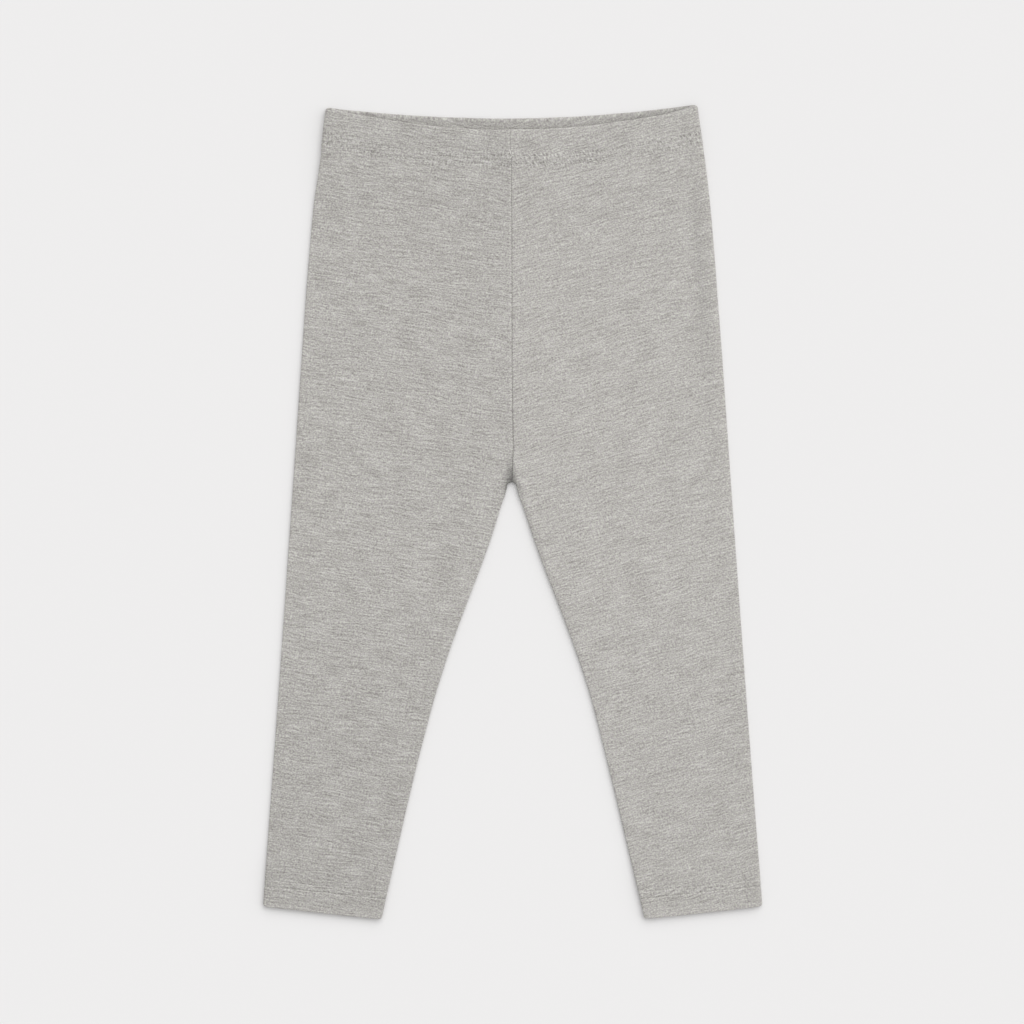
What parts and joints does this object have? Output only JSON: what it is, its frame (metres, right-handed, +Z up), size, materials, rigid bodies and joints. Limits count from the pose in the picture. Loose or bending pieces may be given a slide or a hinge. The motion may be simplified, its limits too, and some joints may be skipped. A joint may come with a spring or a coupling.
{
  "type": "leggings",
  "caption": "Child's plain heather jersey leggings with an elasticated waist casing, one-piece legs and turned-up hems, laid out flat with the front up.",
  "frame": {"origin": "On the table, under the middle of the outline of the laid-out garment. It lies in the gap between the legs, below the crotch.", "axes": "+X to the wearer's left, +Y up the garment towards the waist, +Z up from the table through the back and then the front."},
  "size_m": [0.2996, 0.4879, 0.0058],
  "materials": {
    "jersey": "grey heather single jersey, matt, lightly brushed by wear"
  },
  "bodies": {
    "root": {"waistband_left": "jersey", "waistband_right": "jersey", "leg_left": "jersey", "leg_right": "jersey", "hem_left": "jersey", "hem_right": "jersey"}
  },
  "joints": []
}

··········

Pick out the lines above that hold the string "joints" and show them.

* **Written answer**:
What parts and joints does this object have? Output only JSON: what it is, its frame (metres, right-handed, +Z up), size, materials, rigid bodies and joints. Limits count from the pose in the picture. Loose or bending pieces may be given a slide or a hinge. The motion may be simplified, its limits too, and some joints may be skipped. A joint may come with a spring or a coupling.
  "joints": []